Annika was placed into a Borg maturation chamber for the next few years, during which time she joined the collective. Following this, she was a Borg drone and assimilated individuals from a number of species, including a crew member from the USS Melbourne at the Battle of Wolf 359 on Stardate 43989.1. Two years later, Seven of Nine, along with three other drones, crashed on a planet and they were separated from the Borg Collective. This caused their individualities to resurface over time, which caused Seven to panic due to her relative inexperience with individuality; she forcibly took control of the other drones in a temporary hive mind until the Borg found them.

===Star Trek: Voyager===

====Joining the crew in "Scorpion"====
Seven of Nine first appears in the second part of "Scorpion" at the start of the fourth season. She is chosen by the Borg to communicate verbally with Captain Janeway so that together they can develop a weapon to defeat Species 8472. After a Borg cube destroys itself to save Voyager, Seven is transported aboard the Federation ship. Janeway is injured, leaving Chakotay in command—but he distrusts Seven and the Borg and after he refuses to work with her, she sends the vessel into fluidic space to force them to develop the weapon. Just before doing so, Chakotay decompresses the cargo bay, killing the remaining Borg with the exception of Seven.
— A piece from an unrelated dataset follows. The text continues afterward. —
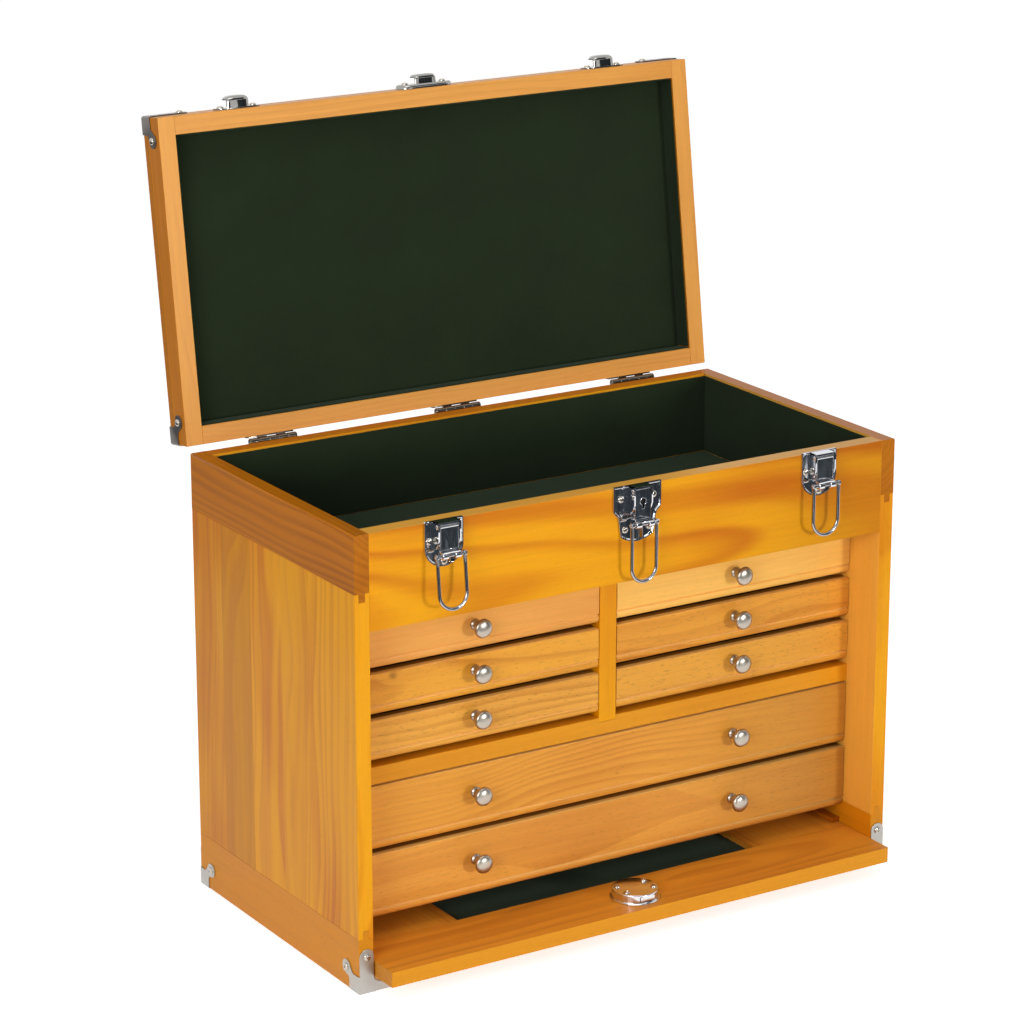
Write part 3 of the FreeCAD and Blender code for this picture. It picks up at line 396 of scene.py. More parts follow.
def wood(name, node, grain, pale, deep, seed, pith=(0.05, 0.0), ring=0.005, figure=0.35,
         dashes=0.12, clouds=0.3, fade=0.0, slant=0.0, calm=0.0, knots=(), strips=None,
         pair=False, lid=False, stiles=None, faced=None, bead=None, drift=0.06):
    """Varnished pine, with its rings about a pith that runs along the grain.

    pale and deep are the tones of spring and summer wood, pith its place across and deep,
    ring the width of a year. figure, dashes and clouds say how strongly rings, pores and
    stains show, and calm how even the figure is. fade darkens one end as painted shade,
    where the light falls off; slant leans the grain, drift bends it. knots are (along,
    across, deep, radius). strips are glued staves, stiles a frame's inner edges, faced a
    tint of painted light and shade on the faces that look along an axis or inward, and bead
    a painted highlight on the beads' upward faces with painted shade on the top edges.
    """
    look = bpy.context.scene.toolbox_wood
    finish = Finish(name, {"Coat Weight": look.varnish, "Coat Roughness": 0.14,
                           "Specular IOR Level": 0.16})
    point, facing, (along, across, depth) = board_axes(finish, node, grain, pair, lid)
    end = abs(facing.part(grain))
    if stiles:
        along, across, end = turn_stiles(point, facing, along, across, end, stiles)
    end_face = end.between(*ALONG_FACE)
    shift = seed * SEED_STEP
    if pair:
        shift = (point.part("X") > 0.0) * RIGHT_STEP + shift
    if strips:
        low_edge, high_edge, stops = strips
        stave = finish.node("ShaderNodeValToRGB", {"stops": stops},
                            {0: (across - low_edge) / (high_edge - low_edge)})
        stave = stave + (point.part("X") > 0.0) * 0.11
        shift = shift + stave * 7.3
        across = across + (stave - 0.4) * 0.12
    summer, wander, stray = year_rings(finish, along, across, depth, shift, pith, ring, drift,
                                       slant, calm, knots)
    # The factors are waves per metre: few along the grain, many across it
    fibre = finish.noise_at(along * 16, across * 560 + shift, depth * 560, 3.0, 0.65)
    streak = finish.noise_at(along * 4, across * 130 + shift, depth * 130, 3.0, 0.6)
    dash = finish.noise_at(along * 170, across * 1400 + shift, depth * 1400, 1.0)
    cloud = finish.noise_at(along * 3.0 + shift, across * 13, depth * 13, 2.0, 0.55)
    strength = wander.between(0.35, 0.68) * (0.9 - calm * 0.6) + 0.25 + calm * 0.4
    blend = (summer * (strength * (1 - end_face * 0.35)) * figure
             + cloud.between(0.46, 0.7) * clouds + (streak - 0.5) * (0.5 - calm * 0.3))
    if strips:
        blend = blend + (0.45 - stave) * 0.6
    body = finish.mix(blend, pale, deep)
    # Painted light and shade, by which way a face looks
    if faced:
        body = paint_face_light(finish, point, facing, streak, body, faced)
    # The last term darkens the board towards one end: painted shade where the light falls off
    shade = (0.9 + fibre * 0.2 - dash.between(0.62, 0.76) * dashes - end_face * 0.12
             - along.between(0.02, 0.27) * fade)
    if strips:
        shade = shade * (0.9 + stave * 0.2)
    # Painted light on the drawer fronts: the upward faces in the lower half, the beads' tops, take
    # a painted highlight, and the top edges in the upper half are darkened as painted shade
    if bead:
        upward_painted = facing.part("Z").between(*ALONG_FACE)
        above = across > 0.0
        body = finish.mix(upward_painted * (1 - above), body, bead)
        shade = shade * (1 - upward_painted * above * 0.55)
    for knot in knots:
        reach = knot_reach(knot, KNOT_STAIN, along, across, depth) + stray * 0.8 - 0.4
        shade = shade * (1 - (1 - reach.between(0.35, 1.15)) * 0.42)
    finish.feed("Base Color", finish.mix(1.0, body, shade, "MULTIPLY"))
    finish.feed("Roughness", look.dullness + (fibre - 0.5) * 0.16 - summer * 0.05)
    finish.emboss(fibre * 0.7 + summer * 0.4, FIBRE_DEPTH, 0.5)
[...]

Janeway recovers and works with Seven and the Doctor to develop the weapon and defeat an attack by Species 8472. With their alliance ended, Seven attempts to assimilate the crew but they override her neural connection to the Collective. Over the course of the following episode, "The Gift", The Doctor removes about 70% of Seven's Borg implants because her body begins to reject the technology once her connection to the Borg Collective is severed. Seven leaves sick bay to help repair the ship, and while working she attempts to communicate with the Collective but is stopped by Kes. She is placed in the brig where she and Captain Janeway have a heart-to-heart discussion. Following the departure of Kes, Seven (now restored by The Doctor to her original human appearance) is recruited to join Voyagers crew.
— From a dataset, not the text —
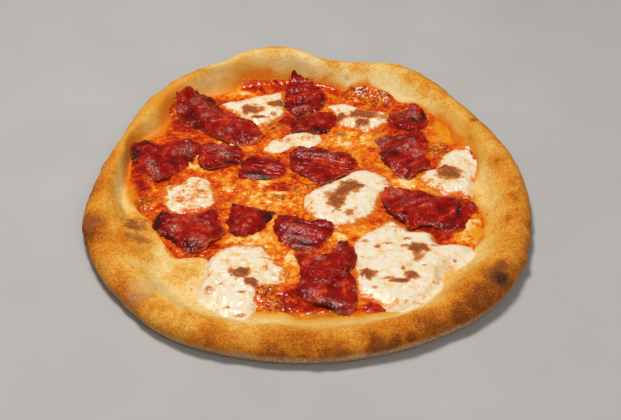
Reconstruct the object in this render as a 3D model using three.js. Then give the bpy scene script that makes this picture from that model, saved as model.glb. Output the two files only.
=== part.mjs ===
// A hand-stretched pizza: a browned crust with a raised, uneven rim, a skin of tomato sauce and
// melted cheese, pools of white mozzarella, and torn, folded slices of pepperoni on top.
// Millimetres, +Z up. The origin is under the middle of the pizza, on the surface it lies on.
import * as THREE from "three";
import { mergeVertices } from "three/addons/utils/BufferGeometryUtils.js";

// ---------------------------------------------------------------- driving sizes

const GAP = 0.4; // clear space between one layer and the next

// The pizza is not quite round, so the middle of its bed is a little off the middle of its footprint.
const CRUST = {
  centre: [-3.2, -4], // the middle of the bed, from which the radii are measured
  radius: 148, // distance from there to the outer edge, before the bulges
  floor: 4.6, // thickness of the dough under the toppings
  rimHeight: 16.8, // mean height of the rim's crest
  bellyHeight: 0.45, // height of the rim's widest line, as a share of the crest
  undercut: 8, // how far the underside pulls in from the widest line
  crestInset: 12.5, // from the widest line in to the crest
  bedRadius: 119, // mean radius at which the rim starts to rise from the bed
};

// Each bulge is a bell over the angle round the pizza: where it peaks, how wide it is and what it adds.
const OUTLINE_BULGES = [
  { at: 10, wide: 23, adds: -3 },
  { at: 61, wide: 17, adds: 13 },
  { at: 99, wide: 13, adds: 15.5 },
  { at: 124, wide: 14, adds: 13.5 },
  { at: 165, wide: 17, adds: -12 },
  { at: 185, wide: 8, adds: -4 },
  { at: 237, wide: 14, adds: 4.5 },
  { at: 258, wide: 27, adds: 5 },
  { at: 313, wide: 40, adds: 9 },
];
const BED_BULGES = [
  { at: 0, wide: 16, adds: -5 },
  { at: 45, wide: 18, adds: 4 },
  { at: 95, wide: 18, adds: 12 },
  { at: 122, wide: 15, adds: 20 },
  { at: 151, wide: 13, adds: 10 },
  { at: 208, wide: 15, adds: -15 },
  { at: 240, wide: 14, adds: 5 },
  { at: 300, wide: 12, adds: 6 },
];
const RIM_BULGES = [
  { at: 20, wide: 22, adds: 1.5 },
  { at: 62, wide: 16, adds: 3.5 },
  { at: 101, wide: 21, adds: 9.5 },
  { at: 146, wide: 20, adds: -3 },
  { at: 193, wide: 12, adds: 1.5 },
  { at: 222, wide: 14, adds: -1 },
  { at: 270, wide: 30, adds: 0.6 },
  { at: 322, wide: 16, adds: 1.2 },
];

const SAUCE = {
  depth: 1.9, // thickness of the sauce and melted cheese
  edge: 0.7, // thickness at its rounded edge
  spokes: 92,
};

const MOZZARELLA = { depth: 2.9, edge: 0.8, spokes: 20 };

// The corners of the toppings are given from this point of the bed.
const TOPPINGS_FROM = [1.2, -2.8];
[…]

Seven immediately comes into conflict with Chief Engineer B'Elanna Torres in "Day of Honor" and puts Voyager in danger when the Caatati steal the warp drive and hold it hostage for supplies and Seven herself. Instead, she builds a thorium generator to power their vessel, which the Caatati accept in exchange for the core and for allowing the rescue of Torres and Lt. Tom Paris. In "The Raven", Seven, experiencing visions of the Borg and a raven, steals a shuttle and heads into nearby B'omar space. The aliens would not allow Voyager to enter their space, but Tuvok and Paris cross the border in another shuttle and head in pursuit. Tuvok beams across to Seven's shuttle, where she explains she's following a homing beacon. They head to a planet where the wreckage of the USS Raven is crashed on the surface. They transport down and Seven recognises it as her parents' vessel. The B'omar attack but Voyager comes to their aid and the crew depart. Janeway tells Seven that her parents' research records are in the ship's databanks; Seven replies that she might read them someday.
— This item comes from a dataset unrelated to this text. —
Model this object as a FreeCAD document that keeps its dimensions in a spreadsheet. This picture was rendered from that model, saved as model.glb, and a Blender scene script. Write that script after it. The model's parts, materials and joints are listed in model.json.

After some time, Seven begins to question why Captain Janeway continues to make contact with alien species as they travel back to Earth, as it often results in incidents. Janeway explains that Voyagers purpose is exploration and will continue that mission despite any problems that might occur. While working in astrometrics, Seven detects an ancient alien communications platform which connects all the way back to the borders of Federation space. This results in the first successful communication with Starfleet since Voyager was stranded in the Delta Quadrant, although it does also result in angering an alien race upon first contact; the Hirogen had claimed the platform for their own. The crew subsequently receive messages from home through the array, but the ship is once again threatened by the Hirogen. Tuvok and Seven transport aboard the array to speed the downloading of the messages, but are captured and tortured by the aliens. They are rescued by Voyager, but the communications array is destroyed. When the crew find a member of Species 8472 being hunted by the Hirogen, Seven is reluctant to help her former enemy as it would put the ship at risk of destruction from the Hirogen. When the Hirogen threaten Voyager, Seven disobeys Janeway's command and transports the alien aboard a Hirogen ship. In response, the Captain punishes her by restricting her computer access and confines her to the cargo bay where her Borg regeneration unit is set up.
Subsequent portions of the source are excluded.